In one of our Ceremony Scripts, in the Charge to the Couple section this paragraph is one that we use often:

 

Happiness in marriage is not something that just happens. A good marriage must be created. In the art of marriage the little things are the big things. It is never being too old to hold hands. It is remembering to say, I love you” (out loud), at least once a day. It is never going to sleep angry. It is forming a circle of love that gathers in the whole family. It is at no time taking the other for granted. . . for what you take for granted, disappears. It is doing things for each other, not in the attitude of duty or sacrifice, but in a spirit of joy. It is speaking words of appreciation and demonstrating gratitude in thoughtful ways. It is having the capacity to forgive and not bring it up later. It is giving each other an atmosphere in which each can grow. It is a common search for the good and the beautiful in each other. It is not expecting the husband to wear a halo or the wife to have the wings of an angel. It is not looking for perfection in each other. It is cultivating flexibility, patience, understanding and a sense of humor. It is not only marrying the right partner, it is BEING the right partner. 

 

Reverend Dugan and I have been married once before.  This isn’t something we hide and feel ashamed about.  Our previous marriages taught us a lot about ourselves and the mistakes we made damaged those relationships.  Coming out on the other side of divorce you have to accept those (very!) hard learning experiences.  So, when we decided to get married to each other it was with a different view and intent than our first marriages.  We were more prepared.

 

For our couples that are planning their wedding, a few tips for you that hopefully will save you some stress:

 

  • Don’t get caught up in the planning and forget about the future.
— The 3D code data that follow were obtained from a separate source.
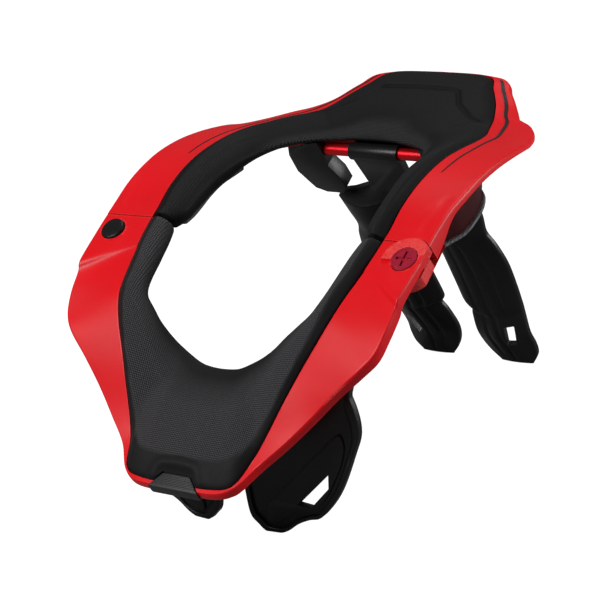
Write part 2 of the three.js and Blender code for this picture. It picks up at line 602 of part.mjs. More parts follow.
place("front_frame", frontFrame, red);
place("rear_frame", rearFrame, red);
place("tongue_left", hingeTongue, red);
place("tongue_right", mirror(hingeTongue), red);
place("front_pad", frontPad, blackPad);
place("rear_pad", rearPad, blackPad);
place("front_tab", tabBody(0), blackPlastic);
place("latch_button", latchButton, blackPlastic);
place("pivot_pin", pivotPin, pinRed);
place("chest_lobe_left", chestLobe, blackPlastic);
place("chest_lobe_right", mirror(chestLobe), blackPlastic);
place("shoulder_shell_left", shoulderShell, darkRed);
place("shoulder_shell_right", mirror(shoulderShell), darkRed);
place("shoulder_pad_left", shoulderPad, greyPad);
place("shoulder_pad_right", mirror(shoulderPad), greyPad);
place("rear_bracket", rearBracket, blackPlastic);
place("red_rod", rodSolid, rodRed);
place("wing_saddle", saddle, blackPlastic);
place("wing_left", wing, blackPlastic);
place("wing_right", mirror(wing), blackPlastic);

// Stand it up, and put the middle of its foot print at the origin
group.rotation.x = rad(STANDING_PITCH_DEG);
group.updateMatrixWorld(true);
const bounds = new THREE.Box3().setFromObject(group, true);
group.position.set(
  -(bounds.min.x + bounds.max.x) / 2,
  -(bounds.min.y + bounds.max.y) / 2,
  -bounds.min.z,
);
group.updateMatrixWorld(true);

export default group;
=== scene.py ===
import math

import bmesh
import bpy
import numpy as np
from mathutils import Matrix, Vector


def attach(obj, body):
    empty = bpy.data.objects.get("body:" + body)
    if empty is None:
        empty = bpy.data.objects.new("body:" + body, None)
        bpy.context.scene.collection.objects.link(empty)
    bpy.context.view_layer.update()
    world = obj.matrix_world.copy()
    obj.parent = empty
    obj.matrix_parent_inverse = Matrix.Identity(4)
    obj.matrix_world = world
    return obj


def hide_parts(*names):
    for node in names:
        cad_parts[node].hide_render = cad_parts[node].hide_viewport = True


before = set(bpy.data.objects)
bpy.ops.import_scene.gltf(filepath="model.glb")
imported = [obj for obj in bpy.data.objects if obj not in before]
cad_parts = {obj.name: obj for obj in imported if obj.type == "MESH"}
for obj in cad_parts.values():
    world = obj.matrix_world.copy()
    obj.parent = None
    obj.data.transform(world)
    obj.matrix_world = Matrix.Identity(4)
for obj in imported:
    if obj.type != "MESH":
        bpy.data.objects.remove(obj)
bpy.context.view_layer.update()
scene = bpy.context.scene

# Sizes in millimetres, in the frame of the two side pivots, as in the part's source
MM = 0.001
PITCH = math.radians(33)
SHIFT = np.array([0.0, -67.94007, 160.60001])
PIVOT_HALF = 106.0
CHEST_LENGTH = 156.0
CHEST_DROP = 41.0
BACK_LENGTH = 201.0
BACK_DROP = 87.0
GAP = 0.4
KEEP_OUT = 0.8
WALL = 5.0
PLATE = 4.0
SEAT = 4.0
INNER_SET = 8.0
WALL_WIDTH = 3.5
RIM_BEVEL = 1.2
PARTING_GAP = 0.8
PARTING = {"hole": 14.5, "edge": 13.7, "rim": 10.9}
LUG_RADIUS = 15.5
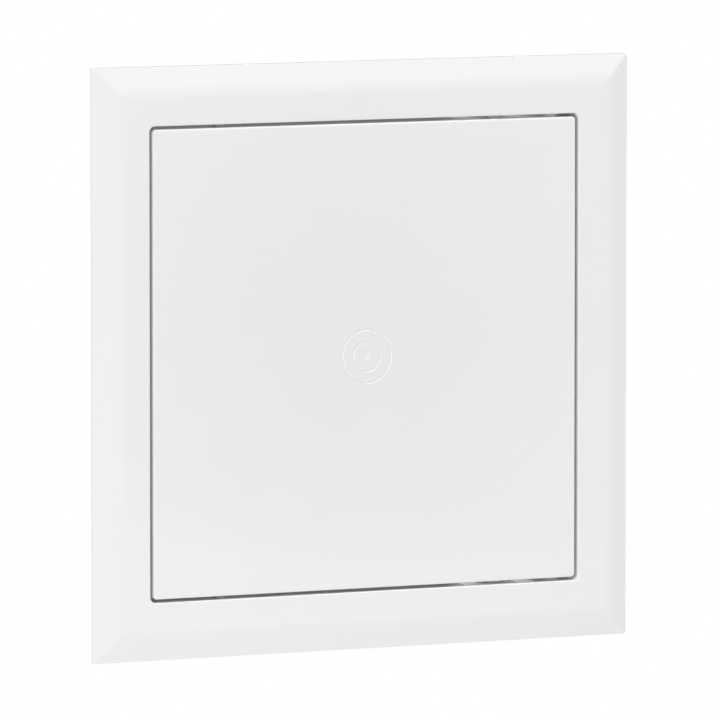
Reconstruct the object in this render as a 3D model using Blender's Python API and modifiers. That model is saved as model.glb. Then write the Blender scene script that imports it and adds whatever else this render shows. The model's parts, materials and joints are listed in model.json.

After your wedding day, you have the rest of your life to spend with each other.  The wedding is one day.  Make your wedding day magical, but also be excited about spending the rest of your life with this one person.

 

  • Make your wedding about yourselves and not about everyone else.  Take time to budget and plan appropriately.  After you are legally married, your debt becomes each other’s debt.  Don’t bite off more than you can chew.

 

  • Check in with each other, daily!  What does this mean?  This means having an open conversation about anything and everything.  Is your mom complaining that the wallpaper in your reception room won’t match the bridesmaid dresses?  Is your maid of honor a slacker?  Are you worried that one of the groomsmen is going to get drunk and make a scene?  These are issues that can easily be discussed, but it goes beyond this.  Tell each other that it’s nice to be able to vent.  Not every problem is going to be solved (sorry mom, I am not changing the color of my bridesmaid dresses).   Tell each other that this is stressful, but after it’s all over, you are looking forward to building your life together.  Open communication is key to having a good relationship.

 

For my struggling friend, I give her support.  That is what she needs right now.  I remind her that marriage is work and she has to work on it everyday for their marriage to last.

For our married-couples-to-be:  Enjoy the planning process.  Have fun with it!   Be excited about your future together!   The time and effort you put into your relationship now will set the pace for how you deal with major issues in the future.  Be each other’s counsel, teacher, advocate and friend.